# Stated problem:
Repeat the entire listing exactly as written.

# Stored data:
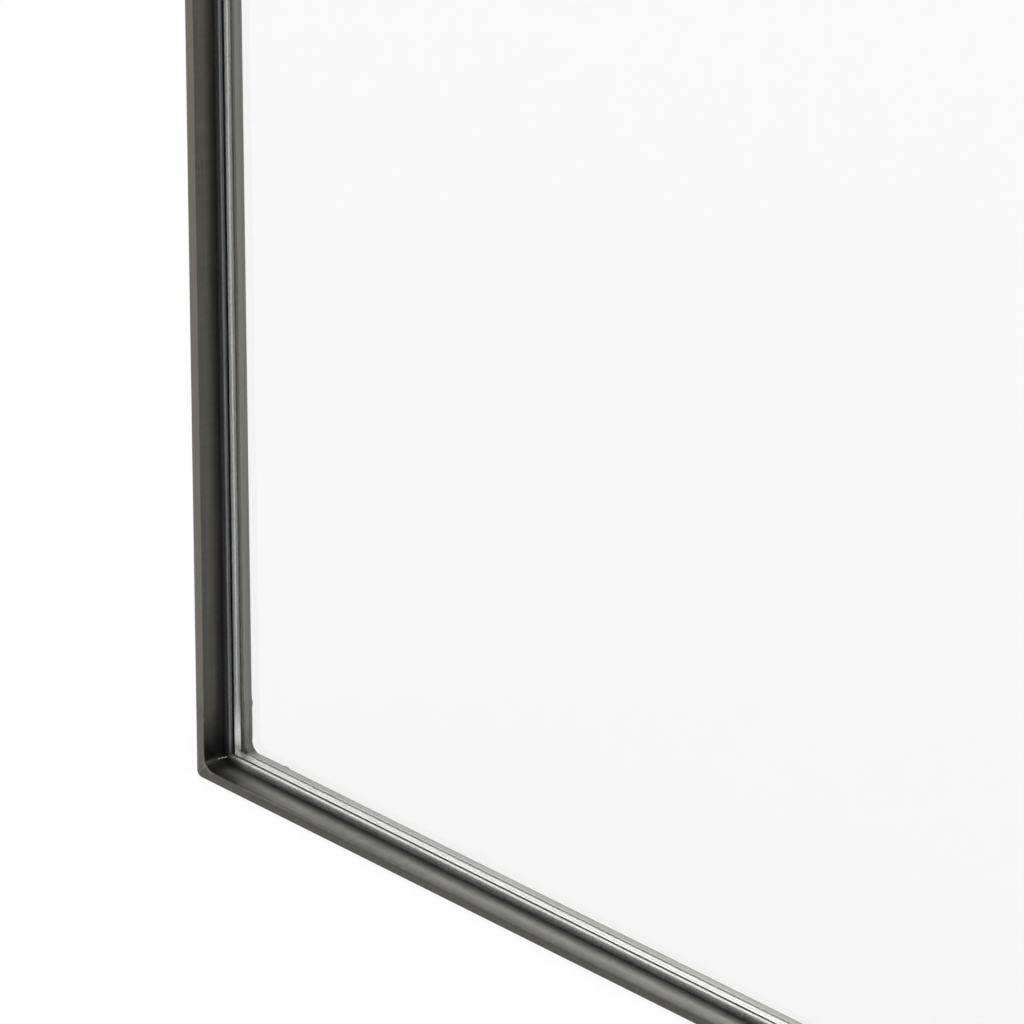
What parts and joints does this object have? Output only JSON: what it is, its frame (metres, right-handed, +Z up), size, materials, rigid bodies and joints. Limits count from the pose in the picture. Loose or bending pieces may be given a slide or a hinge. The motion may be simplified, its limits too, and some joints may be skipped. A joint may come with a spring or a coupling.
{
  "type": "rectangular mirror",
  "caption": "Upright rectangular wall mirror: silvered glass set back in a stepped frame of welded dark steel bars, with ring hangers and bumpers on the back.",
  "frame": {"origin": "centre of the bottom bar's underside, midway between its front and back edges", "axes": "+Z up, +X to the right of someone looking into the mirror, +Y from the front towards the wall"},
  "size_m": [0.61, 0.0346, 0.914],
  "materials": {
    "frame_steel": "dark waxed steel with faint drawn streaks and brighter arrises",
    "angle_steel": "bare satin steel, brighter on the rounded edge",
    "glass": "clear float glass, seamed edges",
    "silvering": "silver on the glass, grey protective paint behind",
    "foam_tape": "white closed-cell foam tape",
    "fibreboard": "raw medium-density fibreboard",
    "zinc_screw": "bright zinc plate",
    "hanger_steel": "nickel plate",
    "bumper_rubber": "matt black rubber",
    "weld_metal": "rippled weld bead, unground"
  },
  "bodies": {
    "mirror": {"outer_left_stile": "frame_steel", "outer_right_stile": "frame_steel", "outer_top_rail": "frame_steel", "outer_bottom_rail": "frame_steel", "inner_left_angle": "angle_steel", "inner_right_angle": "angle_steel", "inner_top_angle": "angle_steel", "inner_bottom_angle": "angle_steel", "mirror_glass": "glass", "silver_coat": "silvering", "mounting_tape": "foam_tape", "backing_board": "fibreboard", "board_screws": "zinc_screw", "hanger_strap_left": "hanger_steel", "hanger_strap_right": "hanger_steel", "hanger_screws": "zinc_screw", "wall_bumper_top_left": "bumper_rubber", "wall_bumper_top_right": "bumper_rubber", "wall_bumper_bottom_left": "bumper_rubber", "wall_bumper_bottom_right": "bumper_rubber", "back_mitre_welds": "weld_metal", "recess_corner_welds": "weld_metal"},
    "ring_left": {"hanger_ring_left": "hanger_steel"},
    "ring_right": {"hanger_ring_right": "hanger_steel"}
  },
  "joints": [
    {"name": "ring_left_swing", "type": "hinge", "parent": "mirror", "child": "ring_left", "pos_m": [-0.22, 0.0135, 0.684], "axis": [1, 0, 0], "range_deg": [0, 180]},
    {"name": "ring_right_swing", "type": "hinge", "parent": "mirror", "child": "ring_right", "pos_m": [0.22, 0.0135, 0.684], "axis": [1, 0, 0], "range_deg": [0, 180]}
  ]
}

# Written reply:
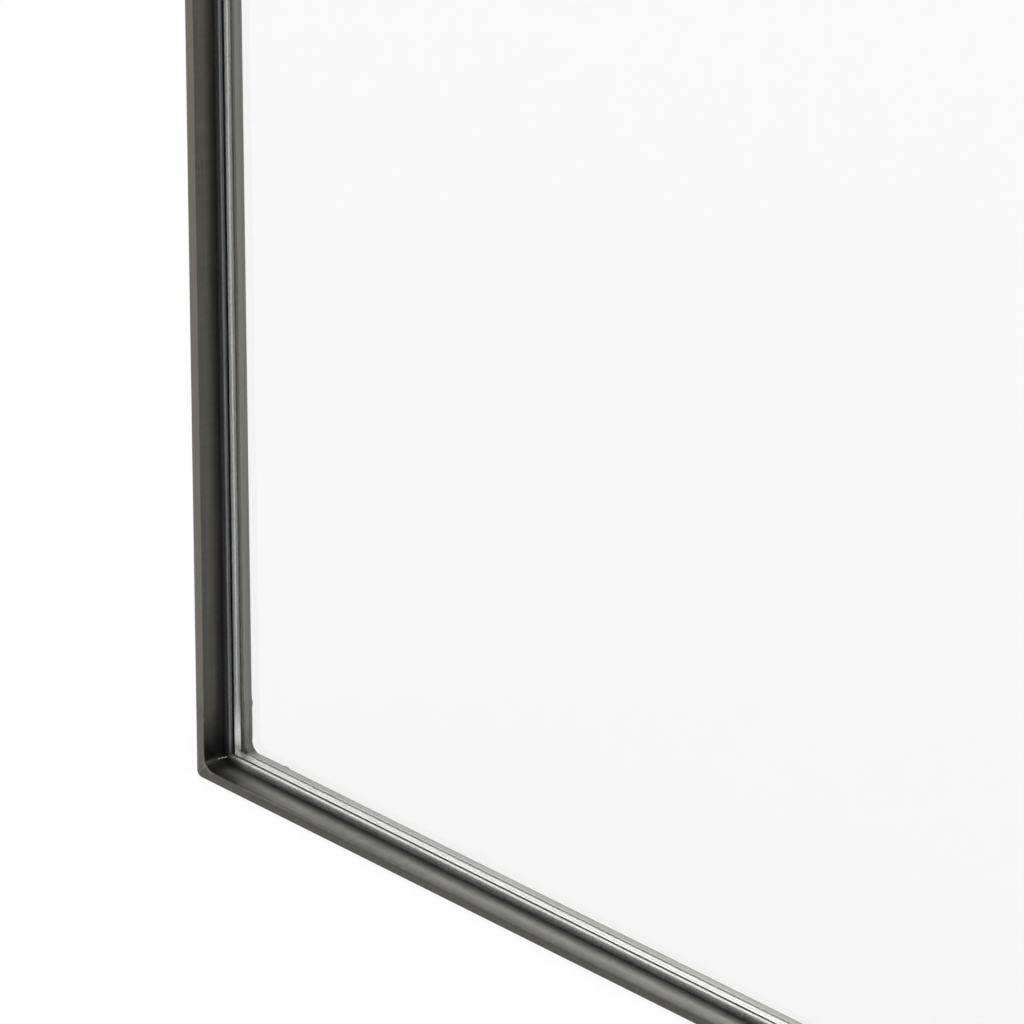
What parts and joints does this object have? Output only JSON: what it is, its frame (metres, right-handed, +Z up), size, materials, rigid bodies and joints. Limits count from the pose in the picture. Loose or bending pieces may be given a slide or a hinge. The motion may be simplified, its limits too, and some joints may be skipped. A joint may come with a spring or a coupling.
{
  "type": "rectangular mirror",
  "caption": "Upright rectangular wall mirror: silvered glass set back in a stepped frame of welded dark steel bars, with ring hangers and bumpers on the back.",
  "frame": {"origin": "centre of the bottom bar's underside, midway between its front and back edges", "axes": "+Z up, +X to the right of someone looking into the mirror, +Y from the front towards the wall"},
  "size_m": [0.61, 0.0346, 0.914],
  "materials": {
    "frame_steel": "dark waxed steel with faint drawn streaks and brighter arrises",
    "angle_steel": "bare satin steel, brighter on the rounded edge",
    "glass": "clear float glass, seamed edges",
    "silvering": "silver on the glass, grey protective paint behind",
    "foam_tape": "white closed-cell foam tape",
    "fibreboard": "raw medium-density fibreboard",
    "zinc_screw": "bright zinc plate",
    "hanger_steel": "nickel plate",
    "bumper_rubber": "matt black rubber",
    "weld_metal": "rippled weld bead, unground"
  },
  "bodies": {
    "mirror": {"outer_left_stile": "frame_steel", "outer_right_stile": "frame_steel", "outer_top_rail": "frame_steel", "outer_bottom_rail": "frame_steel", "inner_left_angle": "angle_steel", "inner_right_angle": "angle_steel", "inner_top_angle": "angle_steel", "inner_bottom_angle": "angle_steel", "mirror_glass": "glass", "silver_coat": "silvering", "mounting_tape": "foam_tape", "backing_board": "fibreboard", "board_screws": "zinc_screw", "hanger_strap_left": "hanger_steel", "hanger_strap_right": "hanger_steel", "hanger_screws": "zinc_screw", "wall_bumper_top_left": "bumper_rubber", "wall_bumper_top_right": "bumper_rubber", "wall_bumper_bottom_left": "bumper_rubber", "wall_bumper_bottom_right": "bumper_rubber", "back_mitre_welds": "weld_metal", "recess_corner_welds": "weld_metal"},
    "ring_left": {"hanger_ring_left": "hanger_steel"},
    "ring_right": {"hanger_ring_right": "hanger_steel"}
  },
  "joints": [
    {"name": "ring_left_swing", "type": "hinge", "parent": "mirror", "child": "ring_left", "pos_m": [-0.22, 0.0135, 0.684], "axis": [1, 0, 0], "range_deg": [0, 180]},
    {"name": "ring_right_swing", "type": "hinge", "parent": "mirror", "child": "ring_right", "pos_m": [0.22, 0.0135, 0.684], "axis": [1, 0, 0], "range_deg": [0, 180]}
  ]
}